𝐂𝐡𝐢𝐜𝐤𝐞𝐧 𝐏𝐞𝐬𝐭𝐨 𝐐𝐮𝐞𝐬𝐚𝐝𝐢𝐥𝐥𝐚

2 pcs chicken breast, butterfly cut
salt and pepper
olive oil
tortilla
pesto
onion rings
sliced olives
mozzarella cheese

Dipping Sauce:
1 cup Greek yogurt
2 tbsp lemon juice or
apple cider vinegar
1 tsp dried parsley
salt and pepper to taste
2 cloves garlic, grated

1. Butterfly cut the chicken breast. Season both sides with salt and ground black pepper.
2. In a pan, add some olive oil. Sear the chicken breast in medium heat for about 7 minutes per side or until golden brown and cooked through. Remove from pan then dice into small pieces.
3. On a clean pan, lay a tortilla.
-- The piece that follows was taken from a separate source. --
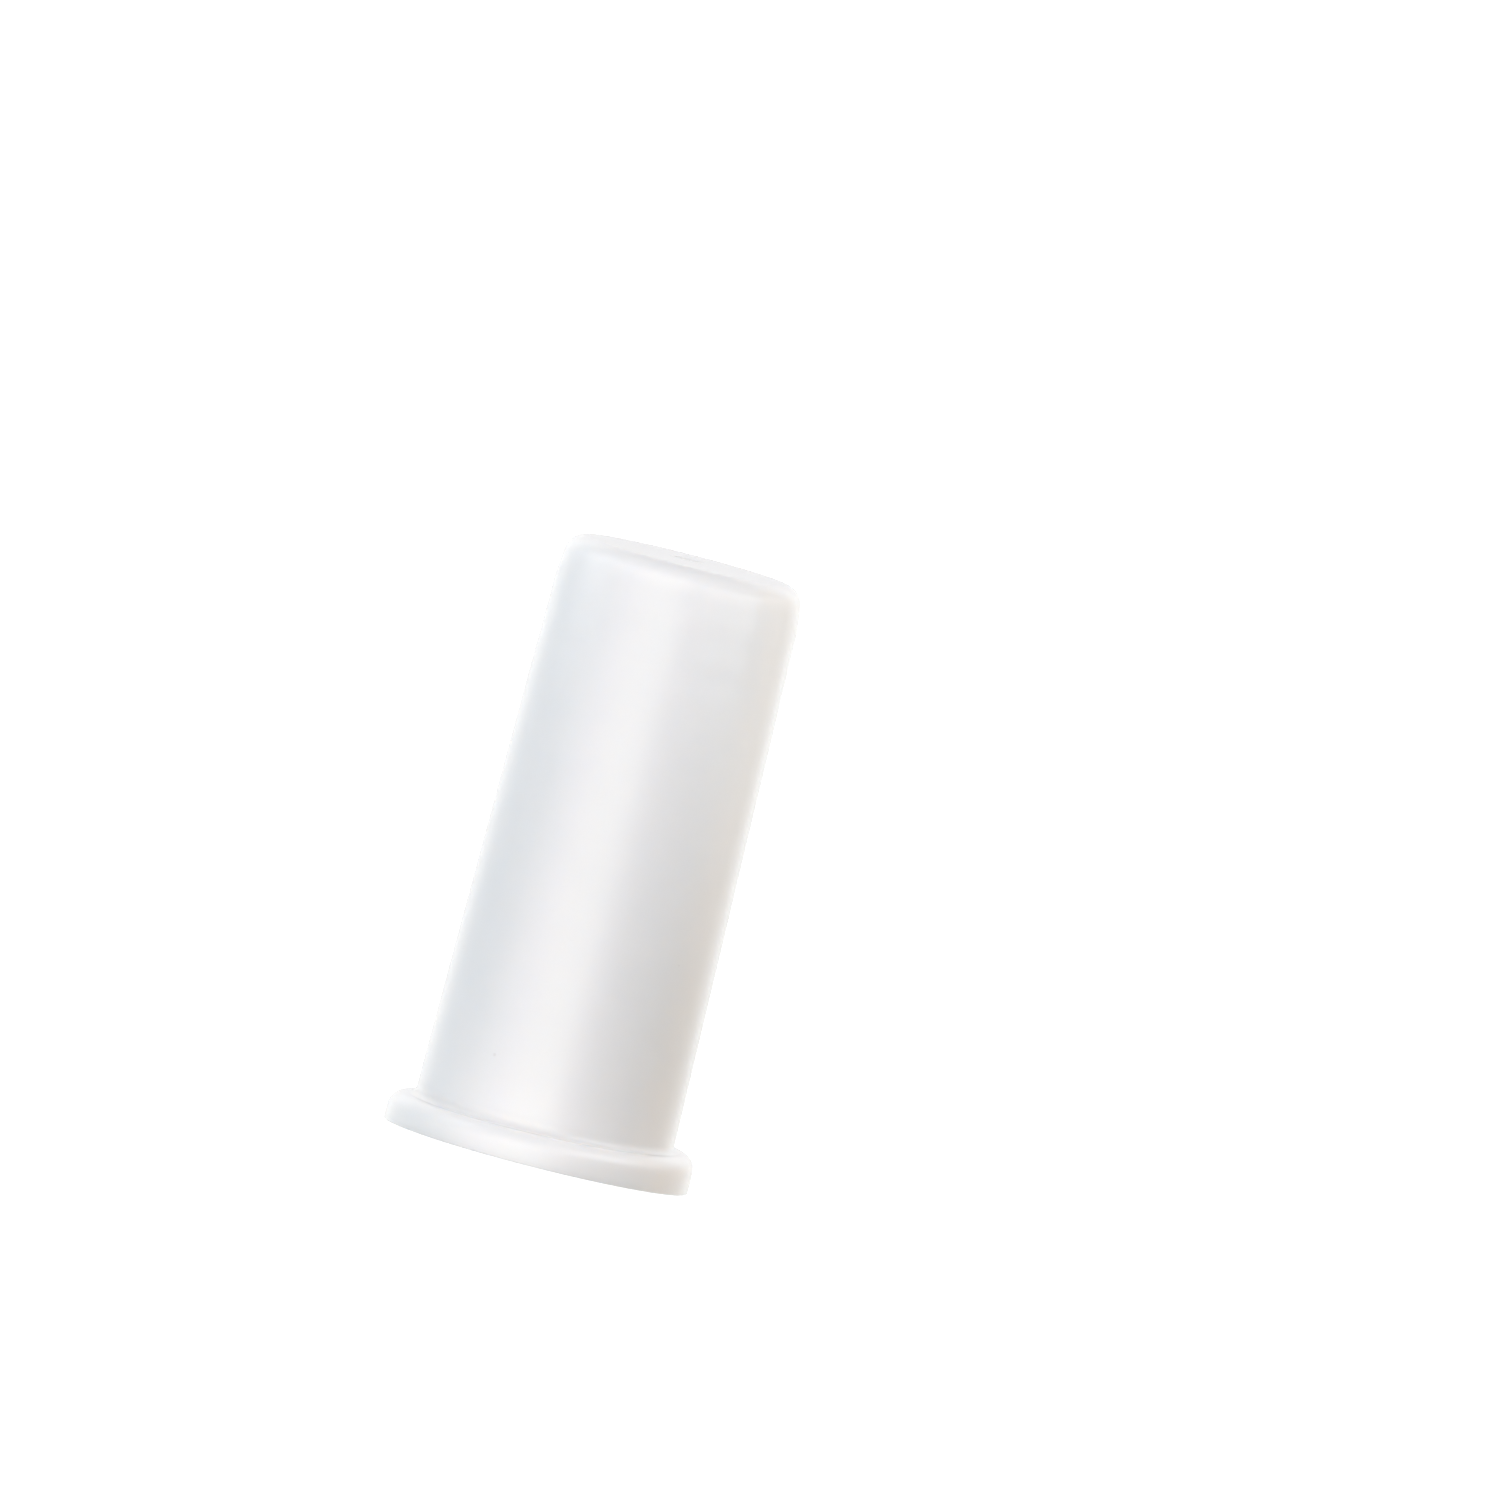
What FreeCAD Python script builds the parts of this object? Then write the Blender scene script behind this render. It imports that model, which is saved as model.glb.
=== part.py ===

Spread about 2-3 tbsp of pesto on one side. Add some onion rings and sliced olives, then add the diced chicken. Sprinkle with shredded mozzarella cheese. Fold the tortilla then turn on the heat.
4. Cook each side of the quesadilla, pressing down lightly, until golden brown and until the cheese is melted. remove from heat then slice into wedges.
5. In a bowl, add the dipping sauce ingredients then whisk together. Serve together with the quesadilla.